Tullow Oil, the successful oil explorer in Turkana, has raised Sh258 billion ($2.5 billion) in new loans to help fund its Africa’s operations in 2018.
The firm announced Wednesday the new cash injection comprises loans at Sh248 billion ($2.4 billion) in a commercial bank facility and a further Sh10.3 billion ($100 million) loan from the International Finance Corporation, the World Bank Group’s private sector lending arm.
The firm, which together with its partners African Oil Corporation of Canada and Maersk Oil & Gas of Denmark which has struck in excess of 750 million barrels of oil in Lokichar basin since February 2012, used its assets to secure the funds.
“The transaction, which was formally launched in early October following the resolution of the Ghana – Cote d’Ivoire border dispute, was materially over-subscribed and extends the maturity of the Group’s existing RBL credit facilities,” Tullow said in a statement.

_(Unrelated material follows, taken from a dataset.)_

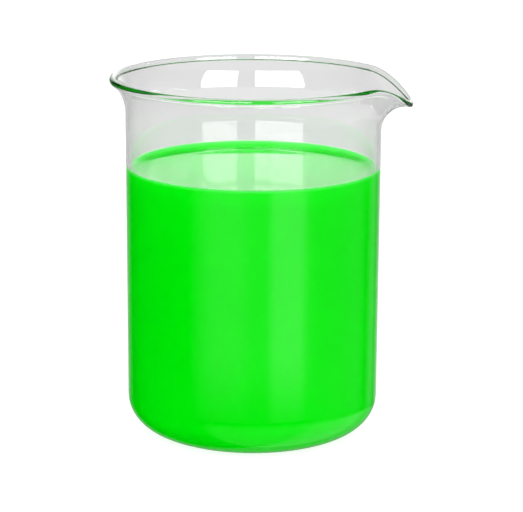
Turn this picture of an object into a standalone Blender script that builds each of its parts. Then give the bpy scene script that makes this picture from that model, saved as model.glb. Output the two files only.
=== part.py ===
"""A low-form laboratory beaker of about 600 ml, part filled with a green liquid.

The origin is the centre of the flat base, on the beaker's axis. +Z is up and +X runs towards the spout.
Lengths are in metres. A section is a list of points (r, z) in a plane through the axis.
"""

from math import asin, atan2, cos, exp, hypot, pi, radians, sin

import bmesh
import bpy

# The glass body
BODY_RADIUS = 0.045
WALL = 0.0015
BASE_THICKNESS = 0.002
CORNER_RADIUS = 0.0118

# The flared rim, which ends in a round bead. Radius and height are those of the bead's centre line.
RIM_RADIUS = 0.0493
RIM_HEIGHT = 0.1260
FLARE_START = 0.1140
BEAD_RADIUS = 0.0012

# The pouring spout, pressed out of the rim about +X
SPOUT_HALF_ANGLE = radians(37.0)
SPOUT_RADIUS = 0.05515
SPOUT_HEIGHT = 0.11785
SPOUT_START = 0.1085
SPOUT_BEAD_RADIUS = 0.00085
SPOUT_POINT = 0.35  # 0 for a round spout, 1 for a pointed one
SPOUT_TIP = 0.10  # share of the half angle that rounds the point off
SPOUT_DROP_POWER = 1.3  # over 1, the rim dips in a narrower stretch than it swings out

# The liquid
LIQUID_LEVEL = 0.0930
MENISCUS_RISE = 0.0027
MENISCUS_LENGTH = 0.0027
MENISCUS_WIDTH = 0.0100
MENISCUS_SPACING = 1.5  # over 1, the points crowd towards the glass
LIQUID_GAP = 0.0003

SEGMENTS = 80
CORNER_STEPS = 8
FLARE_STEPS = 8
BEAD_STEPS = 8
MENISCUS_STEPS = 6
ON_AXIS = 1e-6  # nearer to Z than this, a point has no angle


def clear_scene():
    for obj in list(bpy.data.objects):
        bpy.data.objects.remove(obj, do_unlink=True)


def make_material(name, colour, roughness, transmission, ior):
    material = bpy.data.materials.new(name)
    material.use_nodes = True
    shader = material.node_tree.nodes["Principled BSDF"]
    shader.inputs["Base Color"].default_value = (*colour, 1.0)
    shader.inputs["Roughness"].default_value = roughness
    shader.inputs["Metallic"].default_value = 0.0
    shader.inputs["Transmission Weight"].default_value = transmission
    shader.inputs["IOR"].default_value = ior
    return material


def blend(low, high, weight):
    return low + (high - low) * weight


def arc(centre, radius, start, end, steps):
    """Points along an arc, both ends included."""
    angles = [blend(start, end, i / steps) for i in range(steps + 1)]
    return [(centre[0] + radius * cos(a), centre[1] + radius * sin(a)) for a in angles]


def spout_weight(angle):
    """How far the rim is pressed into the spout: 1 on the spout's middle line and 0 past its shoulders."""
    share = hypot(angle / SPOUT_HALF_ANGLE, SPOUT_TIP) - SPOUT_TIP
    share = min(1.0, share / (hypot(1.0, SPOUT_TIP) - SPOUT_TIP))
    return blend(cos(share * pi / 2) ** 2, 1 - sin(share * pi / 2), SPOUT_POINT)


def upper_wall(angle):
    """The section's top at an angle about Z: outer flare, bead and inner flare, from foot to foot.

    The flare is the one arc that leaves the upright wall at its start and runs into the bead.
    """
    out = spout_weight(angle)
    down = out**SPOUT_DROP_POWER
    start = blend(FLARE_START, SPOUT_START, out)
    bead_radius = blend(BEAD_RADIUS, SPOUT_BEAD_RADIUS, out**2)
    bead = (blend(RIM_RADIUS, SPOUT_RADIUS, out), blend(RIM_HEIGHT, SPOUT_HEIGHT, down))
    half_wall = WALL / 2
    across = bead[0] - BODY_RADIUS
    up = bead[1] - start
    radius = (across**2 + up**2 - half_wall**2) / (across + half_wall) / 2
    centre = (BODY_RADIUS + radius, start)
    sweep = atan2(up, radius - across)
    setback = (bead_radius**2 - half_wall**2) ** 0.5 / (radius + half_wall)
    flare_end = pi - sweep + setback
    outer = arc(centre, radius, pi, flare_end, FLARE_STEPS)
    inner = arc(centre, radius + WALL, flare_end, pi, FLARE_STEPS)
    reach = pi - asin(half_wall / bead_radius)
    tip = pi / 2 - sweep
    rim = arc(bead, bead_radius, tip - reach, tip + reach, BEAD_STEPS)
    return outer + rim[1:-1] + inner


def glass_section(angle):
    """The beaker's section: from the middle of its base, up the outside, over the rim and down the inside."""
    corner = (BODY_RADIUS - CORNER_RADIUS, CORNER_RADIUS)
    inner_radius = CORNER_RADIUS - WALL
    inner_corner = (corner[0], BASE_THICKNESS + inner_radius)
    outside = arc(corner, CORNER_RADIUS, -pi / 2, 0.0, CORNER_STEPS)
    inside = arc(inner_corner, inner_radius, 0.0, -pi / 2, CORNER_STEPS)
    return [(0.0, 0.0)] + outside + upper_wall(angle) + inside + [(0.0, BASE_THICKNESS)]


def liquid_section(angle):
    """The liquid's section: it fills the inside up to its level and climbs the glass in a meniscus."""
    corner_radius = CORNER_RADIUS - WALL - LIQUID_GAP
    radius = BODY_RADIUS - WALL - LIQUID_GAP
    foot = BASE_THICKNESS + LIQUID_GAP
    corner = (radius - corner_radius, foot + corner_radius)
    section = [(0.0, foot)] + arc(corner, corner_radius, -pi / 2, 0.0, CORNER_STEPS)
    for i in range(MENISCUS_STEPS + 1):
        inward = MENISCUS_WIDTH * (i / MENISCUS_STEPS) ** MENISCUS_SPACING
        section.append((radius - inward, LIQUID_LEVEL + MENISCUS_RISE * exp(-inward / MENISCUS_LENGTH)))
    return section + [(0.0, LIQUID_LEVEL)]


def turned(name, section_at, material):
    """Spins a section about Z into a solid, then moves each point to its place in the section at its angle."""
    mesh = bmesh.new()
    row = mesh.verts.layers.int.new("row")
    points = [mesh.verts.new((r, 0.0, z)) for r, z in section_at(pi)]
    for index, point in enumerate(points):
        point[row] = index
    edges = [mesh.edges.new(pair) for pair in zip(points, points[1:])]
    bmesh.ops.spin(
        mesh,
        geom=points + edges,
        cent=(0.0, 0.0, 0.0),
        axis=(0.0, 0.0, 1.0),
        angle=2 * pi,
        steps=SEGMENTS,
        use_merge=True,
    )
    bmesh.ops.remove_doubles(mesh, verts=mesh.verts, dist=ON_AXIS)
    for vertex in mesh.verts:
        x, y, _ = vertex.co
        if hypot(x, y) > ON_AXIS:
            angle = atan2(y, x)
            r, z = section_at(angle)[vertex[row]]
            vertex.co = (r * cos(angle), r * sin(angle), z)
    bmesh.ops.recalc_face_normals(mesh, faces=mesh.faces)
    data = bpy.data.meshes.new(name)
    mesh.to_mesh(data)
    mesh.free()
    data.shade_smooth()
    data.materials.append(material)
    obj = bpy.data.objects.new(name, data)
    bpy.context.scene.collection.objects.link(obj)
    return obj


def make_beaker():
    glass = make_material("clear_glass", (0.95, 0.98, 0.96), 0.03, transmission=1.0, ior=1.47)
    return turned("glass_beaker", glass_section, glass)


def make_liquid():
    green = make_material("green_liquid", (0.02, 0.72, 0.03), 0.08, transmission=0.0, ior=1.33)
    return turned("green_liquid", liquid_section, green)


clear_scene()
make_beaker()
make_liquid()
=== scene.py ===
"""A laboratory beaker part filled with a green liquid: fine glass, the liquid's skin and a plain studio.

Lengths are in metres. +Z is up, the beaker stands on z = 0 about the Z axis and its spout points along +X.
A section is a list of points (r, z) in a plane through the axis. A bearing is an angle about Z, taken from
-Y towards +X, so that 0 is in front of the beaker.
"""

from math import asin, atan2, cos, hypot, log, pi, radians, sin, tan

import bmesh
import bpy
from mathutils import Matrix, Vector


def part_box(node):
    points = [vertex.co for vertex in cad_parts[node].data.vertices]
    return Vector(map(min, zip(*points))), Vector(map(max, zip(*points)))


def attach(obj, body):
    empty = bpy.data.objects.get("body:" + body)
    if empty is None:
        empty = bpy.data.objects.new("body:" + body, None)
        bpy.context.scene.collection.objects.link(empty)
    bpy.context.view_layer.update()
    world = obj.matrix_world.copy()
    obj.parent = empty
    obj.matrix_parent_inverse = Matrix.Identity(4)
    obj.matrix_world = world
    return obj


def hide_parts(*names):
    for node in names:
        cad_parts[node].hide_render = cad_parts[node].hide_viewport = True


bl_info = {
    "name": "Beaker of Green Liquid",
    "version": (1, 0, 0),
    "blender": (4, 5, 0),
    "location": "View3D > Sidebar > Beaker",
    "description": "Builds a glass beaker with a pouring spout, the liquid in it and a plain studio",
    "category": "Add Mesh",
}

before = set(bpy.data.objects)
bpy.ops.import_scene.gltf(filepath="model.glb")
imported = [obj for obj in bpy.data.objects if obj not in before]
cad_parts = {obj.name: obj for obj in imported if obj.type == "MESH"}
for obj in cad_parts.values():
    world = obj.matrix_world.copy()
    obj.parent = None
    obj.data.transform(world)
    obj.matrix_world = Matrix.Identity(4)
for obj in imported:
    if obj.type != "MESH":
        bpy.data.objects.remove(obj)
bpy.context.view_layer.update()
GLASS_LOW, GLASS_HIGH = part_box("glass_beaker")
LIQUID_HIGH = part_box("green_liquid")[1]

ON_AXIS = 1e-6  # nearer to Z than this, a point has no angle
CREASE = radians(60.0)  # the liquid's edge is sharper than this and nothing else is
SKIN = 2e-5  # half the depth in which the liquid's finish turns from its side's to its free surface's
CLOUDS = (0.3, 0.7)  # noise at which a cloud in the liquid begins and is full
SPREAD = (0.2, 1.0, 0.2)  # how far red, green and blue light run in the liquid, to each other
FLOOR_GAP = 0.0001  # keeps the floor clear of the base
SENSOR_WIDTH = 36.0  # in millimetres, as the focal length is
VIEW_DEPTH = 100.0  # how far the camera sees
BOUNCES = 32  # light runs a long way inside the rim


def length(name, default, description):
    return bpy.props.FloatProperty(
        name=name, description=description, default=default, min=0.0, unit="LENGTH", precision=5
    )


def angle(name, default, description):
    return bpy.props.FloatProperty(
        name=name, description=description, default=radians(default), subtype="ANGLE", unit="ROTATION"
    )


def number(name, default, description):
    return bpy.props.FloatProperty(name=name, description=description, default=default, min=0.0)


def count(name, default, description):
    return bpy.props.IntProperty(name=name, description=description, default=default, min=2)


def colour(name, default, description):
    return bpy.props.FloatVectorProperty(
        name=name, description=description, default=default, size=3, min=0.0, max=1.0, subtype="COLOR"
    )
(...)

“Tullow has also decided to reduce the commitments of its Revolving Corporate Credit Facility to $600 million (Sh62 billion) from $800 million (Sh82.7 billion), ahead of the scheduled amortisation in January 2018.”
The revolving facility – meaning its repayments are not fixed unlike in the installment facility – has a three-year grace period and will mature in November 2024.
Tullow’s chief financial officer Les Wood said it would be in a stronger financial position in 2018 because it has no near-term repayment obligations after it secure the refinancing deal.